試料S−5では、連続焼鈍における冷却停止温度が低すぎた。このため、フレッシュマルテンサイトの体積分率が高くなりすぎ、残留オーステナイトの体積分率が低くなりすぎ、焼戻しマルテンサイト及びベイナイトの合計体積分率が低くなりすぎ、焼戻しマルテンサイト及びベイナイトの有効結晶粒径が大きくなりすぎ、鉄基炭化物の個数密度が低くなりすぎた。
試料S−6では、連続焼鈍における加熱速度が低すぎた。このため、焼戻しマルテンサイト及びベイナイトの有効結晶粒径が大きくなりすぎた。
試料S−8では、連続焼鈍における保持温度が高すぎた。このため、焼戻しマルテンサイト及びベイナイトの有効結晶粒径が大きくなりすぎた。
試料S−9では、連続焼鈍における保持時間が短すぎた。このため、鉄基炭化物の個数密度が低くなりすぎた。
試料S−10では、連続焼鈍における冷却停止温度が低すぎた。このため、フェライトの体積分率が高くなりすぎ、残留オーステナイトの体積分率が低くなりすぎ、焼戻しマルテンサイト及びベイナイトの合計体積分率が低くなりすぎ、焼戻しマルテンサイト及びベイナイトの有効結晶粒径が大きくなりすぎた。

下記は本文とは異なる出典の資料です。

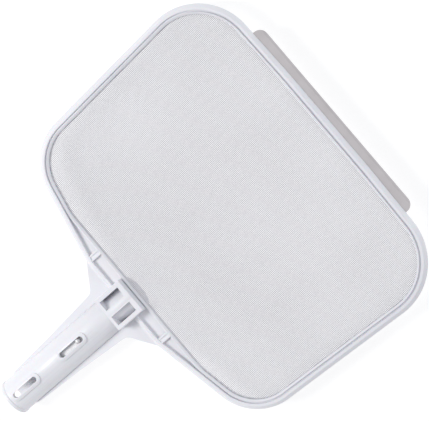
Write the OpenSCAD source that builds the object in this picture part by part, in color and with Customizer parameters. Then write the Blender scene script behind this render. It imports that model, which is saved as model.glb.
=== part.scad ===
// Flat leaf skimmer for a swimming pool: a rounded net frame on a tubular pole socket.
// Millimetres. +Z is the side that faces up in use, +Y runs from the handle to the leading edge,
// and the origin is under the middle of the whole outline.

/* [Head] */
// Half of the head's width at the front corners
front_half_w = 192.5; // [170:0.5:215]
// Half of the head's width at the back corners
back_half_w = 181; // [165:0.5:205]
// Leading edge of the rim, from the origin
front_y = 222.9; // [200:0.1:240]
// How far the front corners lie behind the middle of the leading edge
front_bow = 3; // [1:0.1:6]
// Where each side meets the slanting back wall, from the origin
back_corner_y = -41.1; // [-46:0.1:-36]
// Outside of the back wall at the handle, from the origin
back_y = -68.9; // [-74:0.1:-67]
// Corner radius at the front
front_corner_r = 65; // [40:1:75]
// Corner radius at the back
back_corner_r = 57; // [40:1:70]

/* [Rim section] */
// Height of the rim
rim_h = 8; // [7:0.1:10]
// Width of the sloping outer shoulder
shoulder_w = 3.3; // [2.5:0.1:3.6]
// Width from the outline to the ridge's inner face
wall_w = 6.3; // [5.9:0.1:6.4]
// Width from the outline to the net's free edge
rim_w = 10.8; // [10.5:0.1:12]
// Thickness of the net
net_t = 0.5; // [0.4:0.1:0.8]

/* [Throat box] */
// Half of the box's width
box_half_w = 19.9; // [19.4:0.1:22]
// Rear face of the box, where the tube's shoulder meets it
box_rear_y = -84.7; // [-88:0.1:-83]
// Front face of the box
box_front_y = -50.6; // [-51.2:0.1:-50.5]
// How far the box stands above the rim
box_rise = 9.3; // [7:0.1:10]
// Width of each window
window_w = 11; // [9:0.5:11]
// Width of the rib between the windows
window_rib_w = 8; // [6:0.5:9]

/* [Pole socket] */
// Outside radius of the tube
tube_r = 19.1; // [18.5:0.1:20]
// Radius of the bore that takes a 31.75 mm pole
pole_bore_r = 16.1; // [15.9:0.05:16.3]
// Open end of the tube, from the origin
mouth_y = -232; // [-250:0.5:-226]
// Length of the close-fitting bore behind the mouth
pole_bore_l = 55; // [50:1:55]
// Radius of the spigot that fits into the throat box
spigot_r = 14.5; // [13:0.1:15]
// Width of the two slots on top
slot_w = 6; // [5:0.1:7]
// Length of each slot, end to end
slot_l = 33; // [26:1:36]
// Distance between the slots' centres
slot_spacing = 69; // [60:1:80]
// Centre of the slot nearer the throat, from the origin
slot_front_y = -137; // [-145:0.5:-130]

/* [Scraper lip] */
// Width of the lip
lip_w = 231; // [200:1:240]
// Outer edge of the lip, from the origin
lip_front_y = 232; // [228:0.5:240]
// Thickness of the lip at its root
lip_t = 2.2; // [1.8:0.1:2.4]

/* [Lock clip] */
// Width of the spring strip
strip_w = 8; // [6:0.5:9]
// Thickness of the spring strip
strip_t = 0.8; // [0.5:0.1:1]
// Slope of both legs next to the bend
clip_angle = 40; // [30:1:50]
// Diameter of the lock button
button_d = 5.4; // [4.6:0.1:5.4]
// Button centre, from the origin
button_y = -127.5; // [-129:0.5:-126]

/* [Hidden] */
$fn = 96;

white_plastic = [0.95, 0.95, 0.97];
net_white = [0.86, 0.87, 0.89];
lip_grey = [0.73, 0.71, 0.72];
steel = [0.72, 0.73, 0.75];

bead_r = tube_r + 0.6;                  // bead at the tube's mouth
axis_z = bead_r;                        // the bead stands on the ground
box_top = axis_z + tube_r - 0.2;
rim_top = box_top - box_rise;
rim_bottom = rim_top - rim_h;
parting_z = rim_bottom + rim_h / 2;     // widest level of the rim, and the floor under the net
net_top = parting_z + net_t;
ring_top = rim_top - 0.3;
bend_half_w = 52;                       // where the back wall starts to slant
beam_y = -57.7;                         // back line of the ring's own outline
bow_half_w = 60;
small_r = 60;                           // rounds the shallow bends of both outlines
arc_step = 4;                           // degrees between the points of a round stretch
fit_gap = 0.15;

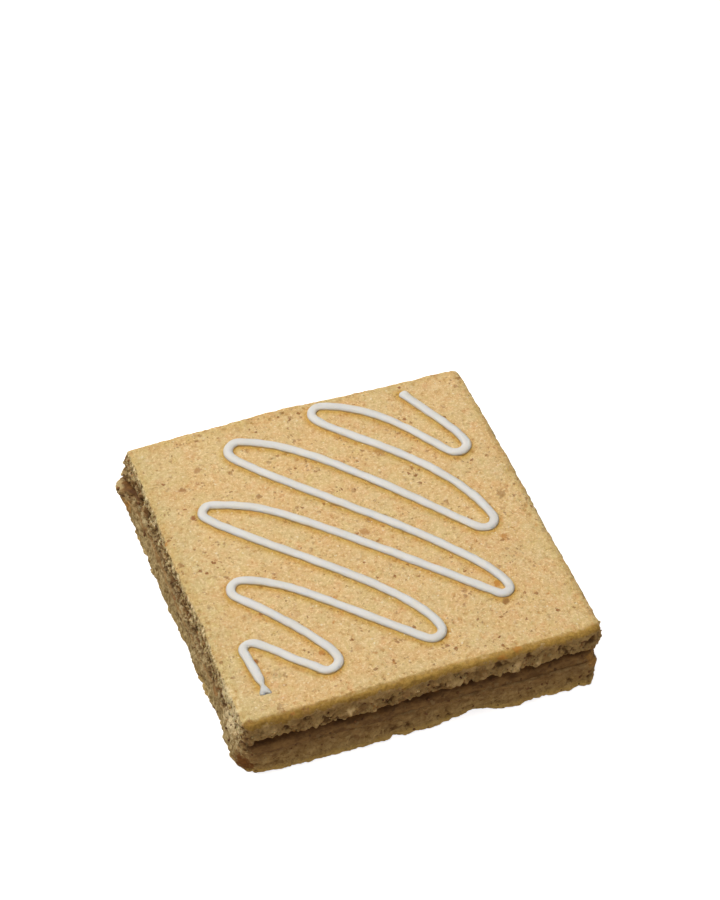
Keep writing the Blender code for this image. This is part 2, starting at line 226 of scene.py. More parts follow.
# ---- Small node-tree helpers ------------------------------------------------------------------
class Tree:
    """A material's node tree, with short calls for the nodes that the finishes share."""

    def __init__(self, name):
        self.material = bpy.data.materials.new(name)
        self.material.use_nodes = True
        self.nodes = self.material.node_tree.nodes
        self.links = self.material.node_tree.links
        self.shader = self.nodes["Principled BSDF"]
        geometry = self.nodes.new("ShaderNodeNewGeometry")
        self.place, self.normal = geometry.outputs["Position"], geometry.outputs["Normal"]

    def put(self, socket, value):
        """Links an output to an input, or sets a plain number or colour on it."""
        if isinstance(value, bpy.types.NodeSocket):
            self.links.new(value, socket)
        else:
            socket.default_value = value

    def attribute(self, name):
        node = self.nodes.new("ShaderNodeAttribute")
        node.attribute_name = name
        return node.outputs["Fac"]

    def axis(self, source, index):
        node = self.nodes.new("ShaderNodeSeparateXYZ")
        self.put(node.inputs[0], source)
        return node.outputs[index]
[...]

試料S−11では、焼戻し処理における保持温度が高すぎた。このため、フレッシュマルテンサイトの体積分率が高くなりすぎ、残留オーステナイトの体積分率が低くなりすぎた。
試料S−12では、焼戻し処理における保持時間が長すぎた。このため、残留オーステナイトの体積分率が低くなりすぎ、パーライトの体積分率が高くなりすぎ、焼戻しマルテンサイト及びベイナイトの有効結晶粒径が大きくなりすぎた。
試料S−13では、連続焼鈍における冷却停止温度が高すぎた。このため、残留オーステナイトの体積分率が低くなりすぎ、フレッシュマルテンサイトの体積分率が高くなりすぎた。
試料S−14では、連続焼鈍における冷却停止温度が低すぎ、合金化処理の温度が高すぎた。残留オーステナイトの体積分率が低くなりすぎた。
試料W−2では、焼戻し処理における保持温度が高すぎた。このため、フレッシュマルテンサイトの体積分率が高くなりすぎ、残留オーステナイトの体積分率が低くなりすぎた。
【0104】
試料i−1及び試料j−1では、仕上げ圧延における4台目圧延機での入側温度が高すぎた。このため、焼戻しマルテンサイト及びベイナイトの有効結晶粒径が大きくなりすぎた。
試料k−1では、仕上げ圧延における最終3段の圧延の通過時間が長すぎ、最終段の圧延から水冷開始までの経過時間が長すぎた。このため、焼戻しマルテンサイト及びベイナイトの有効結晶粒径が大きくなりすぎた。
試料l−1では、加熱炉からの抽出温度が低すぎた。このため、仕上げ圧延前の温度が低くなりすぎ、仕上げ焼鈍を行わなかった。